Preventative Skincare Ingredients
Certain skincare ingredients are known to be effective at treating hyperpigmentation. Dr. Rose recommends looking for ingredients like tranexamic acid, kojic acid, vitamin C and niacinamide. Below, we briefly summarize how each ingredient works.
1. Tranexamic Acid
Tranexamic acid works by inhibiting plasmin, an enzyme involved in melanin synthesis. This reduction in melanin production helps to lighten dark spots and improve overall skin tone. Tranexamic acid is known for its effectiveness and safety, making it a popular choice in topical hyperpigmentation treatments.
- Kojic Acid
Kojic acid is an ingredient derived from several species of mushrooms. It reduces and prevents hyperpigmentation by interfering with the process of melanogenesis by inhibiting tyrosinase, a key enzyme in melanin production. By suppressing this enzyme, kojic acid effectively reduces pigment formation, leading to a decrease in hyperpigmentation and skin lightening. It is a skincare ingredient that has proven to be effective at treating sunspots, melasma, and post-inflammatory hyperpigmentation, like tranexamic acid.
- Vitamin C (THD ascorbate)
THD ascorbate, a stable and oil-soluble form of Vitamin C, is known for its skin-brightening and anti-aging properties. Unlike other forms of Vitamin C, THD ascorbate is less irritating, making it more suitable for sensitive skin. It works by slowing down the activity of the pigment-producing enzyme and also addresses any existing discoloration. This dual action not only helps to reduce hyperpigmentation but also promotes a more youthful, radiant complexion.

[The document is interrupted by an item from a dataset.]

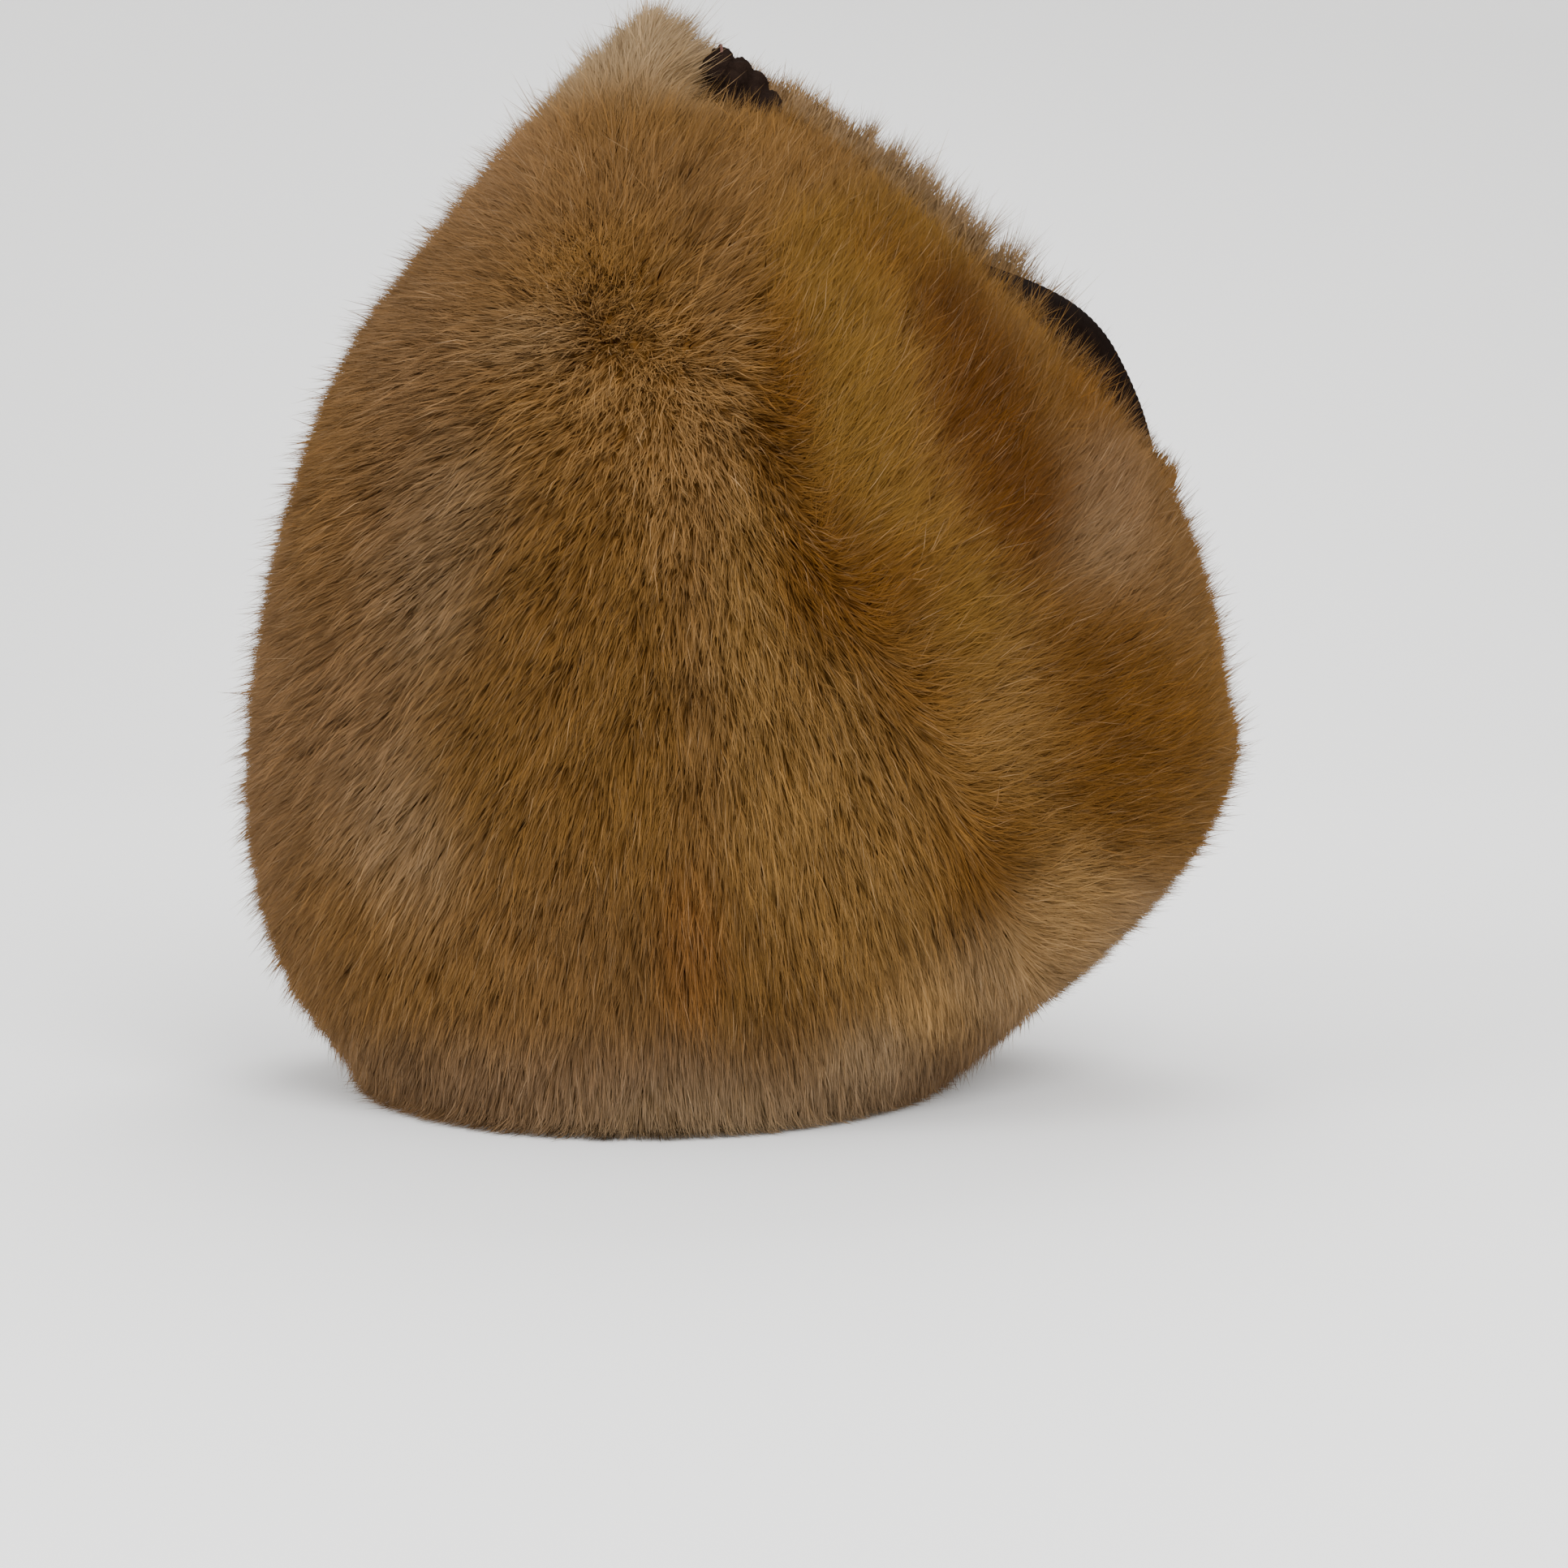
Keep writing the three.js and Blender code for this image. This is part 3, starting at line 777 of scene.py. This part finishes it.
class ClothSettings(PropertyGroup):
    """The woven panel and the knot."""

    rib_pitch: FloatProperty(name="Rib pitch", description="From one rib to the next",
                             default=0.0018, unit="LENGTH", precision=5)
    rib_depth: FloatProperty(name="Rib depth", description="Height of a rib",
                             default=0.00042, unit="LENGTH", precision=5)
    thickness: FloatProperty(name="Thickness", description="Thickness of the panel",
                             default=0.0019, unit="LENGTH", precision=5)
    colour: FloatVectorProperty(name="Colour", description="Colour of the cloth",
                                default=(0.0052, 0.0032, 0.0024), subtype="COLOR", size=3)


class StageSettings(PropertyGroup):
    """The floor, the lights and the camera."""

    floor_colour: FloatVectorProperty(name="Floor colour", description="Colour of floor and backdrop",
                                      default=(0.93, 0.93, 0.93), subtype="COLOR", size=3)
    key_power: FloatProperty(name="Key light", description="Power of the main light", default=42,
                             unit="POWER")
    fill_power: FloatProperty(name="Fill light",
                              description="Power of the lights at the left and behind",
                              default=26, unit="POWER")
    camera_place: FloatVectorProperty(name="Camera", description="Where the camera stands",
                                      default=(0.0109, -0.906, 0.130),
                                      subtype="XYZ", unit="LENGTH", size=3)
    camera_aim: FloatVectorProperty(name="Aim", description="The point that the camera looks at",
                                    default=(0.0109, 0.0, 0.0758),
                                    subtype="XYZ", unit="LENGTH", size=3)
    lens: FloatProperty(name="Lens", description="Focal length", default=80, unit="CAMERA")


class HAT_OT_pelts(Operator):
    """Makes the twelve pelts, each with its leather and its hair"""

    bl_idname = "hat.pelts"
    bl_label = "Pelts"

    def execute(self, context):
        settings = context.scene.hat_fur
        fur, leather = fur_material(), leather_material()
        for pelt in range(PELTS):
            body = pelt_body(pelt, BODY_COLUMNS, BODY_ROWS)
            body.data.materials.append(fur)
            body.data.materials.append(leather)
            hairs = [pelt_hair(pelt, settings, guard) for guard in (False, True)]
            only(body)
            for hair in hairs:
                hair.data.materials.append(fur)
                hair.select_set(True)
            bpy.ops.object.join()
            face_as_painted(body.data)
            finish_piece(body, f"pelt_{pelt + 1:02d}")
        return {"FINISHED"}


class HAT_OT_crown(Operator):
    """Makes the ribbed woven panel in the slot"""

    bl_idname = "hat.crown"
    bl_label = "Woven crown"

    def execute(self, context):
        settings = context.scene.hat_cloth
        steps, rows, per_rib = 4000, 26, 4
        line = np.linspace(-1, 1, steps)
        path = crown_surface(line, line * 0)
        walked = np.concatenate([[0], np.cumsum(np.linalg.norm(np.diff(path, axis=0), axis=1))])
        pitch = settings.rib_pitch / MM
        columns = int(walked[-1] / pitch * per_rib)

        bpy.ops.object.select_all(action="DESELECT")
        bpy.ops.mesh.primitive_grid_add(x_subdivisions=columns, y_subdivisions=rows, size=2)
        panel = added("crown")
        place = read_points(panel.data)
        run = (place[:, 0] + 1) / 2 * walked[-1]
        along = np.interp(run, walked, line)
        reach = np.sqrt(np.maximum(0, 1 - along**2))
        across = np.sin(place[:, 1] * math.pi / 2) * reach
        points = crown_surface(along, across)
        step = 2e-3
        uphill = crown_surface(along, across + step) - crown_surface(along, across - step)
        ahead = crown_surface(along + step, across) - crown_surface(along - step, across)
        normal = unit(np.cross(ahead, uphill))
        rib = np.abs(np.sin(math.pi * run / pitch)) ** 0.8 * settings.rib_depth / MM
        rib *= smoothstep(reach, 0.0, 0.12)
        knot = crown_surface(np.array([KNOT_ALONG]), np.array([0.0]))[0]
        gap = points - knot
        around = np.arctan2(gap[:, 1], gap @ SLOT_LINE)
        gathers = np.cos(9 * around + 1.3) * 0.9 * np.exp(-((np.linalg.norm(gap, axis=1) / 17) ** 2))
        gathers *= smoothstep(1 - np.hypot(along, across), 0.0, 0.15)
        crease = -0.25 * np.exp(-(((across + 0.16) * 30 / 0.8) ** 2))
        lift = rib - settings.rib_depth / MM + gathers + crease
        write_points(panel.data, (points + normal * lift[:, None]) * MM)

        only(panel)
        bpy.ops.object.mode_set(mode="EDIT")
        bpy.ops.mesh.select_all(action="SELECT")
        bpy.ops.mesh.remove_doubles(threshold=WELD * MM)
        bpy.ops.mesh.select_all(action="DESELECT")
        bpy.ops.mesh.select_mode(type="EDGE")
        bpy.ops.mesh.select_non_manifold(
            extend=False, use_wire=False, use_boundary=True,
            use_multi_face=False, use_non_contiguous=False, use_verts=False,
        )
        drop = Vector(SLOT_UP) * (-TURNED_EDGE * MM)
        bpy.ops.mesh.extrude_region_move(TRANSFORM_OT_translate={"value": drop})
        bpy.ops.mesh.select_all(action="SELECT")
        bpy.ops.mesh.normals_make_consistent(inside=False)
        bpy.ops.object.mode_set(mode="OBJECT")
        wall = panel.modifiers.new("Wall", "SOLIDIFY")
        wall.thickness, wall.offset = settings.thickness, -1
        apply_all(panel)
        bpy.ops.object.shade_smooth_by_angle(angle=math.radians(50))
        panel.data.materials.append(cloth_material(settings))
        finish_piece(panel, "woven_crown")
        return {"FINISHED"}


class HAT_OT_knot(Operator):
    """Makes the gathered knot at the peak"""

    bl_idname = "hat.knot"
    bl_label = "Gathered knot"

    def execute(self, context):
        settings = context.scene.hat_cloth
        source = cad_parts["gathered_knot"]
        knot = bpy.data.objects.new("knot", source.data.copy())
        context.scene.collection.objects.link(knot)
        knot.data.materials.clear()
        only(knot)
        bpy.ops.object.mode_set(mode="EDIT")
        bpy.ops.mesh.select_all(action="SELECT")
        bpy.ops.mesh.remove_doubles(threshold=WELD * MM)
        bpy.ops.object.mode_set(mode="OBJECT")
        remesh = knot.modifiers.new("Even", "REMESH")
        remesh.mode, remesh.voxel_size = "VOXEL", 0.00042
        soften = knot.modifiers.new("Soften", "SMOOTH")
        soften.factor, soften.iterations = 0.5, 24
        apply_all(knot)
        points = read_points(knot.data) / MM
        normals = read_normals(knot.data)
        folds = 0.3 + 0.25 * Ripples(31, 4.2).height(points)
        folds += 0.16 * np.abs(Ripples(32, 1.5).height(points))
        points += normals * folds[:, None]
        write_points(knot.data, points * MM)
        bpy.ops.object.shade_smooth()
        knot.data.materials.append(knot_material(settings))

        # A stitch of brown thread over the top of the knot.
        over = points[np.abs(points[:, 0] - STITCH_X) < 1.5]
        seat = over[np.argmax(over[:, 2] - 0.4 * over[:, 1])] - np.array([0, 0, 1.1])
        bpy.ops.object.select_all(action="DESELECT")
        bpy.ops.mesh.primitive_torus_add(
            major_segments=32, minor_segments=10, major_radius=1.7 * MM, minor_radius=0.4 * MM,
            location=tuple(seat * MM), rotation=(0.3, math.radians(90), 0.5),
        )
        stitch = added("stitch")
        bpy.ops.object.shade_smooth()
        thread, shader = material("Brown thread", tuple(linear((72, 30, 22))), 0.7)
        tree = thread.node_tree
        twist = noise_on_object(tree, 1800, 3)
        tree.links.new(blended(tree, twist, linear((48, 20, 14)), linear((88, 42, 30))),
                       shader.inputs["Base Color"])
        bumped(tree, shader, twist, 0.5, 0.0003)
        stitch.data.materials.append(thread)
        only(knot)
        stitch.select_set(True)
        bpy.ops.object.join()
        finish_piece(knot, "gathered_knot")
        return {"FINISHED"}


class HAT_OT_stage(Operator):
    """Makes the floor with its backdrop, the lights and the camera"""

    bl_idname = "hat.stage"
    bl_label = "Stage"

    def execute(self, context):
        settings = context.scene.hat_stage
        bpy.ops.object.select_all(action="DESELECT")
        bpy.ops.mesh.primitive_plane_add(size=1, location=(0, 0, 0))
        floor = added("floor")
        write_points(floor.data, read_points(floor.data) * np.array([7.0, 5.0, 1.0]))
        bpy.ops.object.mode_set(mode="EDIT")
        bpy.ops.mesh.select_all(action="DESELECT")
        bpy.ops.object.mode_set(mode="OBJECT")
        for edge in floor.data.edges:
            edge.select = all(floor.data.vertices[v].co.y > 1 for v in edge.vertices)
        bpy.ops.object.mode_set(mode="EDIT")
        bpy.ops.mesh.select_mode(type="EDGE")
        bpy.ops.mesh.extrude_region_move(TRANSFORM_OT_translate={"value": (0, 0, 3.5)})
        bpy.ops.object.mode_set(mode="OBJECT")
        for edge in floor.data.edges:
            ends = [floor.data.vertices[v].co for v in edge.vertices]
            edge.select = all(end.y > 1 and end.z < 1 for end in ends)
        bpy.ops.object.mode_set(mode="EDIT")
        bpy.ops.mesh.bevel(offset=1.2, segments=16, affect="EDGES")
        bpy.ops.object.mode_set(mode="OBJECT")
        bpy.ops.object.shade_smooth()
        paper, shader = material("Pale paper", tuple(settings.floor_colour), 0.9)
        floor.data.materials.append(paper)

        def soft_light(name, place, aim, size, power, colour=(1, 1, 1)):
            light = bpy.data.lights.new(name, "AREA")
            light.shape, light.size, light.energy, light.color = "DISK", size, power, colour
            lamp = bpy.data.objects.new(name, light)
            context.scene.collection.objects.link(lamp)
            lamp.location = place
            lamp.rotation_euler = (Vector(aim) - Vector(place)).to_track_quat("-Z", "Y").to_euler()

        middle = (0, 0, 0.13)
        soft_light("key light", (0.6, -1.6, 1.1), middle, 1.1, settings.key_power)
        soft_light("fill light", (-1.4, -1.2, 0.8), middle, 1.3, settings.fill_power)
        soft_light("back light", (0.2, 1.4, 1.6), middle, 1.2, settings.fill_power)
        world = bpy.data.worlds.new("Soft room")
        context.scene.world = world
        world.use_nodes = True
        world.node_tree.nodes["Background"].inputs["Color"].default_value = (1.0, 0.99, 0.97, 1)
        world.node_tree.nodes["Background"].inputs["Strength"].default_value = 1.15

        camera = bpy.data.cameras.new("camera")
        camera.lens, camera.sensor_width = settings.lens, 36
        camera.clip_start, camera.clip_end = 0.01, 50
        holder = bpy.data.objects.new("camera", camera)
        context.scene.collection.objects.link(holder)
        holder.location = settings.camera_place
        ahead = Vector(settings.camera_aim) - Vector(settings.camera_place)
        holder.rotation_euler = ahead.to_track_quat("-Z", "Y").to_euler()
        context.scene.camera = holder
        return {"FINISHED"}


class HAT_PT_panel(Panel):
    bl_label = "Fur Hat"
    bl_idname = "HAT_PT_panel"
    bl_space_type = "VIEW_3D"
    bl_region_type = "UI"
    bl_category = "Fur Hat"

    def draw(self, context):
        scene = context.scene
        for settings, operators in (
            (scene.hat_fur, ("hat.pelts",)),
            (scene.hat_cloth, ("hat.crown", "hat.knot")),
            (scene.hat_stage, ("hat.stage",)),
        ):
            box = self.layout.box()
            for name in settings.__annotations__:
                box.prop(settings, name)
            for operator in operators:
                box.operator(operator)


CLASSES = (
    FurSettings, ClothSettings, StageSettings,
    HAT_OT_pelts, HAT_OT_crown, HAT_OT_knot, HAT_OT_stage, HAT_PT_panel,
)


def register():
    for kind in CLASSES:
        bpy.utils.register_class(kind)
    bpy.types.Scene.hat_fur = PointerProperty(type=FurSettings)
    bpy.types.Scene.hat_cloth = PointerProperty(type=ClothSettings)
    bpy.types.Scene.hat_stage = PointerProperty(type=StageSettings)


def unregister():
    for name in ("hat_fur", "hat_cloth", "hat_stage"):
        delattr(bpy.types.Scene, name)
    for kind in reversed(CLASSES):
        bpy.utils.unregister_class(kind)


def main():
    register()
    bpy.ops.hat.stage()
    bpy.ops.hat.pelts()
    bpy.ops.hat.crown()
    bpy.ops.hat.knot()


if __name__ == "__main__":
    main()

Niacinamide, also known as Vitamin B3, has a number of benefits in skincare. It inhibits the transfer of melanin to skin cells, reducing the appearance of dark spots and uneven skin tone. Additionally, niacinamide strengthens the skin's barrier function, improves texture, and reduces inflammation. Its versatility and gentle nature make it a staple in many skincare products aimed at improving skin health and clarity. Niacinamide is generally well-tolerated in low concentrations but higher concentrations or lower quality niacinamide can be irritating to some including those with rosacea.
What Does the Doctor Say?
Dr. Blair Rose has spoken about hyperpigmentation in interviews with CNN, HuffPost, Yahoo, The Zoe Report, and others. The skincare line that she founded — Skincare Junkie — proudly offers the Discoloration Fade Wand to the hypoallergenic, clean and vegan brand. We asked Dr. Rose to share her recommendations for preventing and treating hyperpigmentation:
- Importance of sun protection. Wear mineral sunscreen with an SPF of 30 or higher daily, irrespective of the weather. Use sunscreens as a standalone product rather than mixed into moisturizers or cosmetics, as this dilutes their effectiveness. Wear wide-brimmed hats and sunglasses for additional protection against UV rays and limit time in the sun, especially during peak hours.
- Skincare products. To treat and prevent hyperpigmentation, use products containing ingredients like kojic acid, tranexamic acid, cysteamine, vitamin C, and glycolic acid. These skin care ingredients can prevent and treat hyperpigmentation by interfering with melanin synthesis in the skin. Many of these ingredients are also antioxidants that prevent free radical environmental damage. Talk to your board-certified dermatologist about whether vitamin A derivatives like retinol or alpha hydroxy acids (AHAs) may be helpful for you to help brighten.
- Avoid long-term use of hydroquinone due to the potential side effect of ochronosis that is very difficult to reverse. Skincare Junkie® Discoloration Fade Wand is 100% hydroquinone-free to avoid any risk of ochronosis and the potential toxicity of hydroquinone.
- In-office treatments. If you struggle with hyperpigmentation, an in-office treatment may be a helpful option in conjunction with a great skincare regimen.